--- RECORDS TO PROCESS ---
===

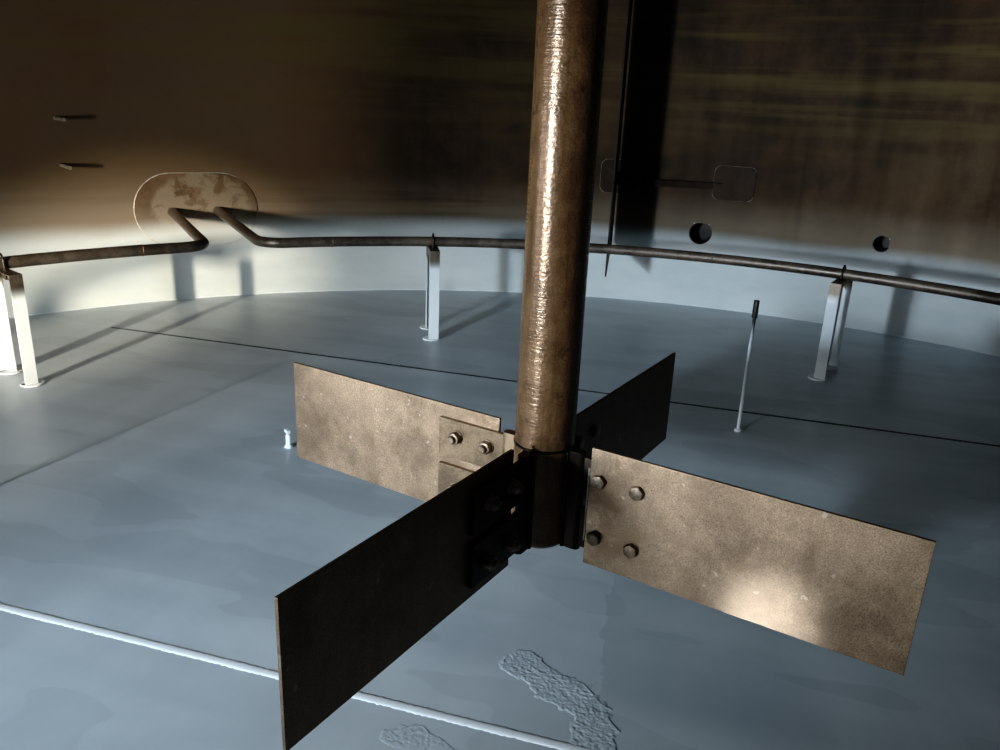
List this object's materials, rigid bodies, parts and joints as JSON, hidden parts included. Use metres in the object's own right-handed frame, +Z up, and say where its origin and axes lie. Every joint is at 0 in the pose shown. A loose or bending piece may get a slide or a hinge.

===

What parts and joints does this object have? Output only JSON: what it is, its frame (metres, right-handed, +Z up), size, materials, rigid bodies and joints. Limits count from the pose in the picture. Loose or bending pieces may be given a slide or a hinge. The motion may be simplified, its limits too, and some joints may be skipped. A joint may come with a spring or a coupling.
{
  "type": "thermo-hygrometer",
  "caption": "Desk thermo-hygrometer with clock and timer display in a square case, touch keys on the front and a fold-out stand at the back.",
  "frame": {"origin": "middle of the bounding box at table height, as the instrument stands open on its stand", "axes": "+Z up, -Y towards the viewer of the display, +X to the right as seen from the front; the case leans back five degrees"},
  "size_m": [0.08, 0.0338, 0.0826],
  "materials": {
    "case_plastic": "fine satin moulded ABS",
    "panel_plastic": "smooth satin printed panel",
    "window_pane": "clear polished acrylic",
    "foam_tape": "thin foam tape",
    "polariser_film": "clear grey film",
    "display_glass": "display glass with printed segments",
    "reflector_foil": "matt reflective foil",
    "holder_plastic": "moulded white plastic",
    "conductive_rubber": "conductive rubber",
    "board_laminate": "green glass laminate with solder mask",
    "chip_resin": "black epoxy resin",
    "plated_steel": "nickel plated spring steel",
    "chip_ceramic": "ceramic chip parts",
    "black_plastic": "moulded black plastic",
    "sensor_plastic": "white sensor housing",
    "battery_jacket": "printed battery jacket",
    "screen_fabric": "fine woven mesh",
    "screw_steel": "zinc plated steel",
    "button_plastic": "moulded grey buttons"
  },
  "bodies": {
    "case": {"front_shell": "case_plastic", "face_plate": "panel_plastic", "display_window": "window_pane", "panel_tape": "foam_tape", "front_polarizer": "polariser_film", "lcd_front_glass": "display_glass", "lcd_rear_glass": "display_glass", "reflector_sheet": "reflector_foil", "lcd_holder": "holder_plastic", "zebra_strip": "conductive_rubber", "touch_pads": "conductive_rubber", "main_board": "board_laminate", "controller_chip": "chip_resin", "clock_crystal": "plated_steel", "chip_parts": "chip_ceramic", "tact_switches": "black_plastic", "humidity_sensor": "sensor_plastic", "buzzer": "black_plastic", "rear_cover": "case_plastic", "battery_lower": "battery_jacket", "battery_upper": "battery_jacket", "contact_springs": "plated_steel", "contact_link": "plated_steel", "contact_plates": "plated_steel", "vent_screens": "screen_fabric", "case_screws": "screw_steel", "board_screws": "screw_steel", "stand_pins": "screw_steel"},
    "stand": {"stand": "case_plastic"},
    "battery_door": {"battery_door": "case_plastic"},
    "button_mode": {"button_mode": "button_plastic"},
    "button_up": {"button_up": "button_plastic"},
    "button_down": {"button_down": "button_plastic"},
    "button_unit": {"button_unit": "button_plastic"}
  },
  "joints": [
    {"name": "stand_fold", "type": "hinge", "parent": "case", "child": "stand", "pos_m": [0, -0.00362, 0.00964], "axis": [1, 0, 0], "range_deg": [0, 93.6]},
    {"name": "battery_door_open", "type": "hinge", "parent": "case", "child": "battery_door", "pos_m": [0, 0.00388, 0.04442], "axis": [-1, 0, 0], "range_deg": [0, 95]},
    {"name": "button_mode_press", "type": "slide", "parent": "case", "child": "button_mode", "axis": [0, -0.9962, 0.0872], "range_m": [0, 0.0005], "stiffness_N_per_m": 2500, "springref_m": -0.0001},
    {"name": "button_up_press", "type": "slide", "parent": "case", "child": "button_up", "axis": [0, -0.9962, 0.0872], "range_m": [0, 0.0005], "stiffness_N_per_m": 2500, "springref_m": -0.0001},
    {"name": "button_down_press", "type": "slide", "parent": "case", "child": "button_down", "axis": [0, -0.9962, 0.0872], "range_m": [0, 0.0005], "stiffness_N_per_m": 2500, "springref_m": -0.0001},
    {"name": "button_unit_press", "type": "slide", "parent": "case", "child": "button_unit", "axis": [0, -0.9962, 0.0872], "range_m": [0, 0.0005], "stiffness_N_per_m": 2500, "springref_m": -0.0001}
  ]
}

===

How many lines in the records above contain the word "bending"? Reply with the number alone.

--- WRITTEN RESPONSE ---
2